By Anjali Singh Deswal 

 

 

 

Just 15 more years and the arrival of intense cold similar to the one raged during the “Little Ice Age”, which froze the world during the XVII century and in the beginning of the XVIII century, is expected.

 

The sun will go off to sleep in the years 2030 to 2040. In 17th century, though there was a prolonged of the solar activity called the Maunder minimum, which lasted roughly from 1645 to 1700. During this period, there were only about 50 sunspots instead of the usual 40-50 thousand sunspots.

 

In the current study published in 3 peer-reviewed papers, the researchers analyzed a total background magnetic field from full disk magnetograms for three cycles of solar activity (21-23) by applying the so-called “principal component analysis”, which allows to reduce the data dimensionality and noise and to identify waves with the largest contribution to the observational data.

 

As a result, the researchers developed a new method of analysis, which helped to uncover, that the magnetic waves in the Sun are generated in pairs, with the main pair covering 40% of variance of the data. The principal component pair is responsible for the variations of a dipole field of the Sun, which is changing its polarity from pole to pole during 11 year solar activity.

 

The magnetic waves interacts with each other in the hemisphere where they have maximum (Northern for odd cycles and Southern for even ones). These two components are assumed to originate in two different layers in the solar interior (inner and outer) with close, but not equal, frequencies and a variable phase shift.

 

The scientists managed to derive the analytical formula, describing the evolution of these two waves and calculated the summary curve, which was linked to the variations of sunspot numbers, the original proxy of solar activity, if one used the modulus of the summary curve. By using this formula the scientists made first the prediction of magnetic activity in the cycle 24, which gave 97% accuracy in comparison with the principal components derived from the observations.

 

Inspired by this success, the authors extended the prediction of these two magnetic waves to the next two cycle 25 and 26 and discovered that the waves become fully separated into the opposite hemispheres in cycle 26 and thus have little chance of interacting and producing sunspot numbers. This will lead to a sharp decline in solar activity in years 2030 – 2040 comparable with the conditions existed previously during the Maunder minimum in the XVII century when there were only about 50-70 sunspots observed instead of the usual 40-50 thousand expected.

 

The new reduction of the solar activity will lead to reduction of the solar irradiance.

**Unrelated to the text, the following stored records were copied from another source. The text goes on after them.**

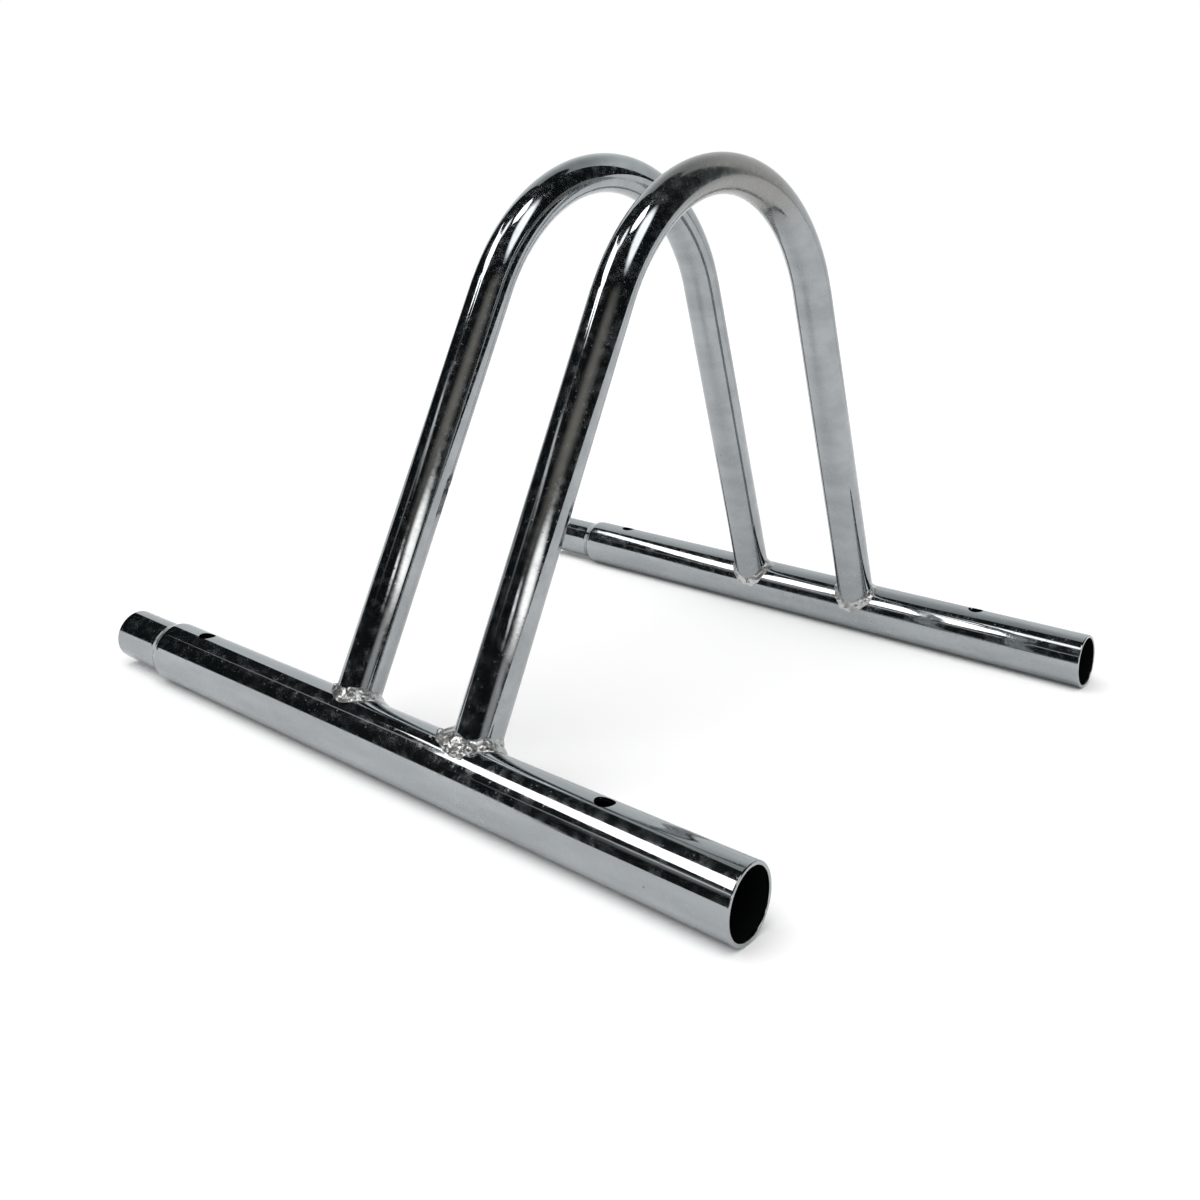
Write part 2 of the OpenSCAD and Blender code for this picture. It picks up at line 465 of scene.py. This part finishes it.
def run_bead(bm, name, side, sizes, swells):
    """Runs a fillet round a foot, which swells here and there.

    A swell has an angle round the leg, a width in degrees, and what it adds to the reach up the leg, to the
    reach along the rail and to the fullness.
    """
    draws = random.Random(name)
    phases = [draws.uniform(0, math.tau) for _ in range(3)]
    size = sizes.bead_rear_share if side > 0 else 1.0
    first = previous = None
    for step in range(sizes.bead_rings):
        turn = math.tau * step / sizes.bead_rings
        waves = (math.sin(2 * turn + phases[0]) + math.sin(5 * turn + phases[1])) / 2
        ripple = math.sin(sizes.bead_ripples * turn + phases[2] + math.sin(3 * turn))
        leg_reach = size * sizes.bead_up * (1 + sizes.bead_swell * waves)
        rail_reach = size * sizes.bead_out * (1 - sizes.bead_swell * waves)
        fullness = FACE_FULLNESS + RIPPLE_FULLNESS * ripple
        for angle, width, more_up, more_out, more_full in swells:
            off = (math.degrees(turn) - angle + 180) % 360 - 180
            share = math.exp(-(off / width) ** 2)
            leg_reach += more_up * MM * share
            rail_reach += more_out * MM * share
            fullness += more_full * share
        points = fillet_section(turn, leg_reach, rail_reach, fullness)
        ring = bmesh.ops.create_circle(bm, segments=len(points), radius=1.0)["verts"]
        edges = list({edge for vert in ring for edge in vert.link_edges})
        for vert, point in zip(ring, points):
            vert.co = point
        if previous:
            bmesh.ops.bridge_loops(bm, edges=previous + edges)
        first, previous = first or edges, edges
    bmesh.ops.bridge_loops(bm, edges=previous + first)


def add_drops(bm, drops):
    """Sets drops of metal on and beside a bead.

    A drop has an angle round the leg, its distance up the leg and out along the rail, its radius and its
    flatness.
    """
    for angle, *lengths, flat in drops:
        up_by, out_by, radius = (length * MM for length in lengths)
        place, off_leg, off_rail, up, away = corner_axes(math.radians(angle))
        normal, run, sink = off_rail, away, rail_fall(away, out_by)
        if up_by > out_by:
            normal, run, sink = off_leg, up, leg_fall(up, up_by)
        turned = Matrix((normal, run, normal.cross(run))).transposed().to_4x4()
        middle = place + up * up_by + away * out_by - normal * (DROP_SINK_SHARE * radius * flat + sink)
        bmesh.ops.create_icosphere(
            bm, subdivisions=3, radius=radius,
            matrix=Matrix.Translation(middle) @ turned @ Matrix.Diagonal((flat, 1.0, 1.0, 1.0)))


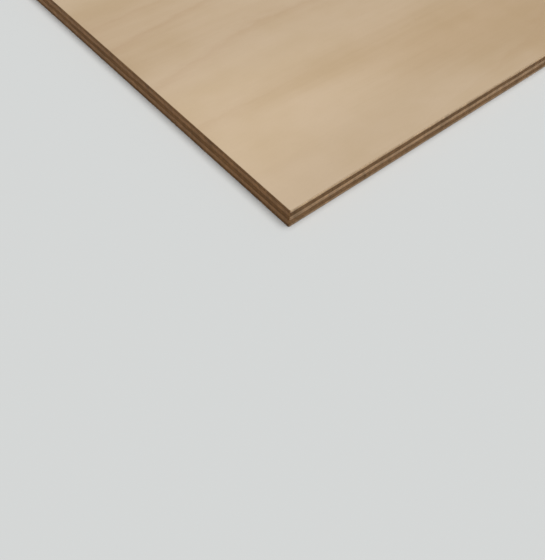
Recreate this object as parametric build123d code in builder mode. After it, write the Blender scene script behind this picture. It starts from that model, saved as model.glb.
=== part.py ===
from build123d import *
import os

# A sheet of five-ply birch plywood, lying flat. Sizes are in millimetres and +Z is up.
# The origin is under the middle of the sheet, on the surface that it lies on.
# X runs along the grain of the face, core and back veneers, and Y along the grain of the two crossbands.

# Driving dimensions
sheet_length = 300.0  # sawn size along the face grain
sheet_width = 300.0  # sawn size across the face grain
core_thickness = 1.35  # middle veneer, as pressed
crossband_thickness = 1.35  # the two veneers whose grain runs across, as pressed
peeled_thickness = 1.35  # face and back veneers as pressed, before the sheet is sanded
sanded_off = 0.375  # what the sander takes off the face, and as much off the back
corner_radius = 0.5  # sawn corners seen from above, with their sharp tip worn off
arris_radius = 0.15  # sharpness taken off where the face and the back meet the sawn edges

# The lay-up from the floor up: name, thickness in the finished sheet, and the side that was sanded.
# The grain of each veneer crosses that of the next, and the two halves mirror each other about the core.
outer_thickness = peeled_thickness - sanded_off
lay_up = [
    ("back_veneer", outer_thickness, -Axis.Z),
    ("lower_crossband", crossband_thickness, None),
    ("core_veneer", core_thickness, None),
    ("upper_crossband", crossband_thickness, None),
    ("face_veneer", outer_thickness, Axis.Z),
]


def make_veneer(name, underside, thickness, sanded_side):
    """One veneer in its place in the sheet. The saw cuts all five at once, so they share one outline."""
    with BuildPart() as veneer:
        with BuildSketch(Plane.XY.offset(underside)):
            RectangleRounded(sheet_length, sheet_width, corner_radius)
        extrude(amount=thickness)
        if sanded_side is not None:
            sanded_face = veneer.faces().sort_by(sanded_side)[-1]
            fillet(sanded_face.edges(), radius=arris_radius)
    veneer.part.label = name
    export_step(veneer.part, f"parts/{name}.step")


os.makedirs("parts", exist_ok=True)

# Each veneer lies face to face on the one below it, with no room left for the glue, which is a film.
height = 0.0
for name, thickness, sanded_side in lay_up:
    make_veneer(name, height, thickness, sanded_side)
    height += thickness
print(f"finished thickness {height:.2f} mm")
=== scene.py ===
import math
from collections import namedtuple

import bpy
from mathutils import Matrix, Vector, noise


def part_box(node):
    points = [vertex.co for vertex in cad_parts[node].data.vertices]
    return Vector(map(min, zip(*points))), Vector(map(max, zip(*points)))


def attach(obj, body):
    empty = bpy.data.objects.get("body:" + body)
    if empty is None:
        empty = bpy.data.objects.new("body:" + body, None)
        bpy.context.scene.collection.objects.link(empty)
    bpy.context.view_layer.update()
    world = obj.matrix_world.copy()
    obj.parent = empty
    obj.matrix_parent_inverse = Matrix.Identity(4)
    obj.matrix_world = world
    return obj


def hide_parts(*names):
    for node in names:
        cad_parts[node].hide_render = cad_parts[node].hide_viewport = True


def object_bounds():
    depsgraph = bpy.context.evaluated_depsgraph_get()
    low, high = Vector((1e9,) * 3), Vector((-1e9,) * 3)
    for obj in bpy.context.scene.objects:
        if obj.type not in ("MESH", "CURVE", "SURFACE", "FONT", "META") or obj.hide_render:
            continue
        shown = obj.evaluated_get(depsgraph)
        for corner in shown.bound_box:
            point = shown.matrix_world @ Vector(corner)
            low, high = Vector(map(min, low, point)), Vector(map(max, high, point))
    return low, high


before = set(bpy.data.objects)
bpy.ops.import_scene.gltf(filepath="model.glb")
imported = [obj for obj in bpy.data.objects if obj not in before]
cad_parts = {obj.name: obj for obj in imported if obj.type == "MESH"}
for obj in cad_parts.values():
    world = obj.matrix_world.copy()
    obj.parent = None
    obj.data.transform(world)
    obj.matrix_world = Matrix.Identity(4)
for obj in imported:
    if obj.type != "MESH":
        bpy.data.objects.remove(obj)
cad_low, cad_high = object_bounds()

# A sheet of five-ply birch plywood, lying flat. The frame's five veneers give its sizes, and this script
# gives it its looks. Lengths are in metres, and X is the grain of the outer veneers and the core.
MM = 0.001

# The photograph's frame and camera, from the vanishing points of the sheet's edges
PHOTO_WIDTH = 545
PHOTO_HEIGHT = 560
SENSOR = 36.0
FOCAL_PIXELS = 671.6
VIEW_AZIMUTH = math.radians(45.19)
VIEW_PITCH = math.radians(53.43)
VIEW_ROLL = math.radians(5.08)
CORNER_PIXEL = (290.4, 210.95)
LENS_OVER_FACE = 118.0 * MM
NEAREST_SEEN = 0.01
FARTHEST_SEEN = 100.0

# The sky, the sun and the floor. The floor has one colour to look at and a browner one that it lights with.
SKY_COLOUR = (1.0, 1.0, 1.0, 1.0)
SKY_LIGHT = 0.14
SUN_LIGHT = 0.86
SUN_AZIMUTH = math.radians(-45.0)
SUN_ELEVATION = math.radians(83.0)
SUN_SPREAD = math.radians(42.0)
FLOOR_REACH = 20.0
FLOOR_COLOUR = (0.665, 0.68, 0.675, 1.0)
FLOOR_BOUNCE = (0.4, 0.29, 0.18, 1.0)
FLOOR_ROUGHNESS = 0.8

# The veneers from the floor up: the record's slot that a veneer takes its finish from, whether its grain
# runs across that of the face, and the colours of its sawn edges along its grain and across it. These edge
# colours are partly painted light. The face veneer's near-white edge along its grain is a painted highlight
# on the top of the sawn edge, and the back veneer's darker one is painted shade at the foot of the edge.
# The crossbands' side grain, which shows on the edges across the face's grain, is darker than the core's as
# painted shade. The end grain there is darker partly by its wood and partly as painted shade of the edge
# that faces away from the sun. Here and below, a colour is written as in a picture, from 0 to 255.
Veneer = namedtuple("Veneer", "name slot grain_across side_colour end_colour")
BACK = Veneer("back_veneer", "outer_veneer", False, (208, 180, 147), (150, 118, 84))
LOWER = Veneer("lower_crossband", "crossband", True, (180, 145, 108), (164, 133, 100))
CORE = Veneer("core_veneer", "core", False, (218, 190, 157), (150, 117, 82))
UPPER = Veneer("upper_crossband", "crossband", True, (178, 143, 106), (152, 123, 92))
FACE = Veneer("face_veneer", "outer_veneer", False, (250, 226, 193), (162, 130, 96))
LAY_UP = (BACK, LOWER, CORE, UPPER, FACE)
FIRST_SEED = 1.0
SEED_STEP = 2.37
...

This resulted in significant cooling of Earth and very severe winters and cold summers.

 

However, only the time will show soon enough (within the next 5-15 years) if this will happen.

 

These conclusions were presented by Prof. V.Zharkova (Northumbria University), along with Dr Helen Popova of the Skobeltsyn Institute of Nuclear Physics, professor Simon Shepherd of Bradford University (UK) and Dr Sergei Zharkov of Hull University (UK).